Sarandos was said to be giddy with excitement as he told Lopez about an upcoming combat sports event he’d just signed off on.

As it transpired, that event was Joshua’s brutal and frankly dangerous knockout of Paul last December in perhaps the most depressing example of this trend.

When approached to discuss their move into prizefighting, a Netflix spokesperson told The National: “We are not pursuing interviews focused on our sports strategy.”

That strategy is to embrace “icon-driven competition”, according to Netflix’s Gabe Spitzer in a press release to announce Rousey vs Carano – an MMA bout between a 39-year-old Rousey who last competed a decade ago, and the 43-year-old Carano, a veteran of just eight pro MMA bouts, the last of which was in 2009, and subsequently pursued an acting career.

The bottom line for Netflix will always be subscriptions, and robust viewing figures have underlined the appetite for gimmicks.

The 'Mike Tyson effect' helped his bout with Paul reach more than 60 million households and a global audience of 108m, according to Netflix. The viewership of Joshua-Paul was estimated at 33m.

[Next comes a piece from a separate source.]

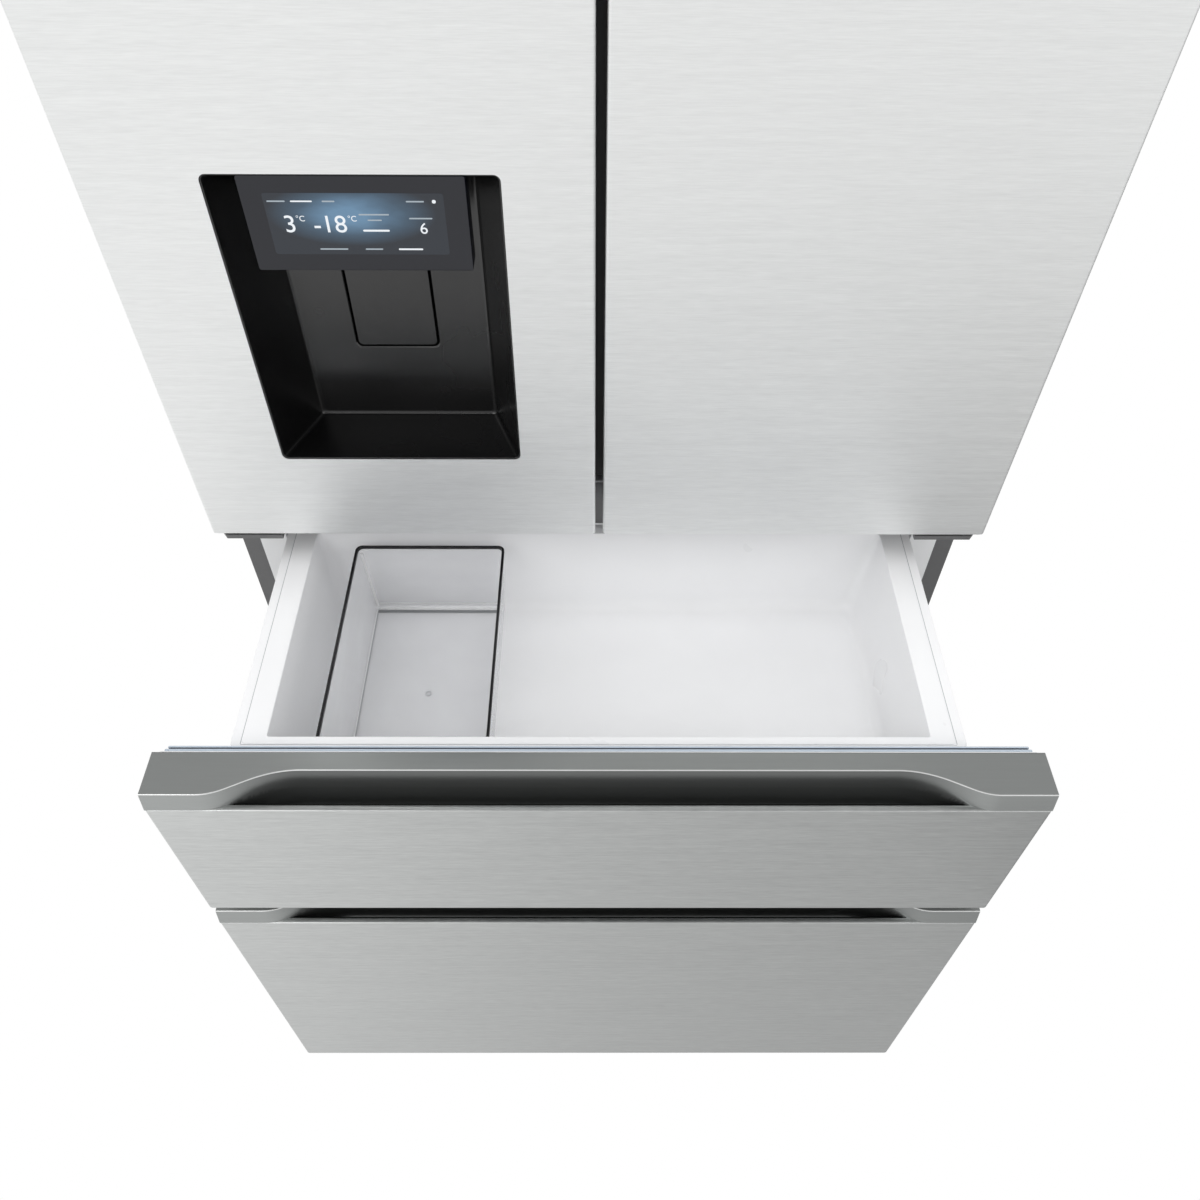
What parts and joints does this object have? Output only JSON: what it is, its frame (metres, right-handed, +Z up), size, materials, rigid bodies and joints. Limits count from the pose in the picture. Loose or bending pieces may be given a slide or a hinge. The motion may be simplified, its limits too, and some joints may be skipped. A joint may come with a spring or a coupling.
{
  "type": "french door fridge freezer with two drawers",
  "caption": "Tall steel fridge freezer with French doors, an ice and water dispenser, and pull-out drawers below with baskets and an organiser box.",
  "frame": {"origin": "on the floor, at the centre of the bounding box with both drawers open", "axes": "+X towards the appliance's right-hand side seen from the front, +Y towards its back, +Z up"},
  "size_m": [0.908, 1.0866, 1.78],
  "materials": {
    "door_steel": "fine brushed, clear coated",
    "handle_grey": "metallic grey, satin",
    "cap_silver": "satin",
    "case_grey": "satin",
    "galvanised": "dull zinc",
    "liner_white": "white, semi-gloss",
    "gasket_grey": "soft, matte",
    "clear_plastic": "translucent grey",
    "shelf_glass": "clear",
    "recess_black": "black, glossy",
    "dark_plastic": "dark grey, matte",
    "black_enamel": "black, semi-gloss",
    "condenser_paint": "black, satin",
    "evaporator_metal": "bright",
    "foam": "rigid foam"
  },
  "bodies": {
    "cabinet": {"case_wrap": "case_grey", "rear_panels": "case_grey", "base_frame": "galvanised", "insulation": "foam", "fridge_liner": "liner_white", "drawer_liners": "liner_white", "front_rails": "case_grey", "toe_grille": "dark_plastic", "top_hinges": "galvanised", "middle_hinges": "case_grey", "hinge_covers": "dark_plastic", "hinge_screws": "galvanised", "compressor": "black_enamel", "condenser_coil": "condenser_paint", "fan_bracket": "galvanised", "power_inlet": "dark_plastic", "evaporator": "evaporator_metal", "evaporator_cover": "liner_white", "fridge_duct": "liner_white", "shelf_glass": "shelf_glass", "shelf_frames": "liner_white", "fridge_drawers": "clear_plastic", "cabinet_rails": "galvanised"},
    "left_door": {"left_door_skin": "door_steel", "left_door_inner": "liner_white", "left_door_gasket": "gasket_grey", "left_door_caps": "cap_silver", "left_door_bin": "clear_plastic", "dispenser_housing": "recess_black", "dispenser_display": "recess_black", "dispenser_chute": "recess_black", "ice_maker": "clear_plastic"},
    "flap": {"mullion_flap": "dark_plastic"},
    "paddle": {"dispenser_paddle": "recess_black"},
    "right_door": {"right_door_skin": "door_steel", "right_door_inner": "liner_white", "right_door_gasket": "gasket_grey", "right_door_caps": "cap_silver", "right_door_bins": "clear_plastic"},
    "middle_drawer": {"middle_drawer_skin": "door_steel", "middle_drawer_inner": "liner_white", "middle_drawer_gasket": "gasket_grey", "middle_drawer_handle": "handle_grey", "middle_basket": "liner_white", "middle_basket_rails": "galvanised"},
    "organiser": {"organiser_box": "clear_plastic", "organiser_rim": "recess_black"},
    "bottom_drawer": {"bottom_drawer_skin": "door_steel", "bottom_drawer_inner": "liner_white", "bottom_drawer_gasket": "gasket_grey", "bottom_drawer_handle": "handle_grey", "bottom_basket": "liner_white", "bottom_basket_rails": "galvanised"},
    "tray": {"upper_tray": "liner_white"},
    "front_left_foot": {"left_foot": "dark_plastic"},
    "front_right_foot": {"right_foot": "dark_plastic"},
    "rear_left_roller": {"left_roller": "dark_plastic"},
    "rear_right_roller": {"right_roller": "dark_plastic"},
    "machine_fan": {"condenser_fan": "dark_plastic"},
    "cold_air_fan": {"freezer_fan": "dark_plastic"}
  },
  "joints": [
    {"name": "left_door_hinge", "type": "hinge", "parent": "cabinet", "child": "left_door", "pos_m": [-0.437, -0.1747, 0.872], "axis": [0, 0, -1], "range_deg": [0, 130]},
    {"name": "right_door_hinge", "type": "hinge", "parent": "cabinet", "child": "right_door", "pos_m": [0.437, -0.1747, 0.872], "axis": [0, 0, 1], "range_deg": [0, 130]},
    {"name": "flap_hinge", "type": "hinge", "parent": "left_door", "child": "flap", "pos_m": [-0.035, -0.1287, 0.9065], "axis": [0, 0, 1], "range_deg": [0, 90]},
    {"name": "paddle_hinge", "type": "hinge", "parent": "left_door", "child": "paddle", "pos_m": [-0.2155, -0.1207, 1.236], "axis": [1, 0, 0], "range_deg": [0, 8], "stiffness_Nm_per_rad": 0.5},
    {"name": "middle_drawer_slide", "type": "slide", "parent": "cabinet", "child": "middle_drawer", "axis": [0, -1, 0], "range_m": [-0.3386, 0]},
    {"name": "bottom_drawer_slide", "type": "slide", "parent": "cabinet", "child": "bottom_drawer", "axis": [0, -1, 0], "range_m": [-0.3386, 0]},
    {"name": "organiser_slide", "type": "slide", "parent": "middle_drawer", "child": "organiser", "axis": [1, 0, 0], "range_m": [-0.03, 0.45]},
    {"name": "tray_slide", "type": "slide", "parent": "cabinet", "child": "tray", "axis": [0, -1, 0], "range_m": [0, 0.3]},
    {"name": "left_foot_thread", "type": "hinge", "parent": "cabinet", "child": "front_left_foot", "pos_m": [-0.4, -0.1047, 0], "axis": [0, 0, 1], "continuous": true},
    {"name": "right_foot_thread", "type": "hinge", "parent": "cabinet", "child": "front_right_foot", "pos_m": [0.4, -0.1047, 0], "axis": [0, 0, 1], "continuous": true},
    {"name": "left_roller_axle", "type": "hinge", "parent": "cabinet", "child": "rear_left_roller", "pos_m": [-0.4, 0.4803, 0.02], "axis": [1, 0, 0], "continuous": true},
    {"name": "right_roller_axle", "type": "hinge", "parent": "cabinet", "child": "rear_right_roller", "pos_m": [0.4, 0.4803, 0.02], "axis": [1, 0, 0], "continuous": true},
    {"name": "machine_fan_spin", "type": "hinge", "parent": "cabinet", "child": "machine_fan", "pos_m": [-0.082, 0.4263, 0.142], "axis": [1, 0, 0], "continuous": true},
    {"name": "cold_air_fan_spin", "type": "hinge", "parent": "cabinet", "child": "cold_air_fan", "pos_m": [0, 0.3793, 0.4602], "axis": [0, 1, 0], "continuous": true}
  ],
  "couplings": [
    {"joint": "flap_hinge", "follows": "left_door_hinge", "ratio": 0.69}
  ]
}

But how many times can you hype an event only for the product in the ring to prove shambolic? How many times can you lean into nostalgia before the sales pitch wears thin?

The problem with older fighters is that they are old. Although the most lucrative fight in history, Mayweather-Pacquiao was a dud in 2015, so with both men now nearly 50 and fighting only to stave off financial ruin, nostalgia is about all they can offer.

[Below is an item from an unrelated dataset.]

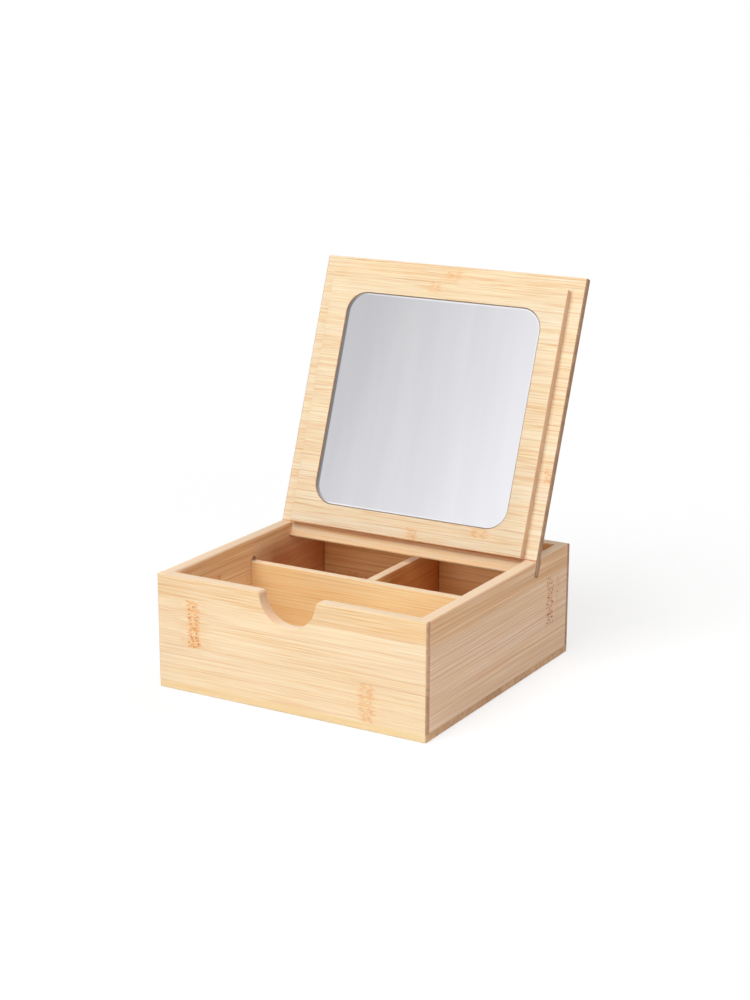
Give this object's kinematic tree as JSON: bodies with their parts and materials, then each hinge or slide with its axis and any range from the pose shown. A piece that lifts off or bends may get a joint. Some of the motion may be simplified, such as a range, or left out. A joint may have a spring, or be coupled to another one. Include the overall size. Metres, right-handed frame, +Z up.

Netflix is more commonly associated with movies and shows, such as the AMC classic Mad Men, where chief protagonist Don Draper often weaponised sentimentality to sell advertising.

“Nostalgia is delicate, but it’s potent,” he said while pitching the executives from Kodak.

“It’s like the pain from an old wound,” he continued, which, taken literally, describes how most feel about Mayweather-Pacquiao 1.

Despite the renewal of their famous rivalry undoubtedly tapping into the rich potency of nostalgia – like any number of old sequels available on Netflix, it’s unlikely to have aged well.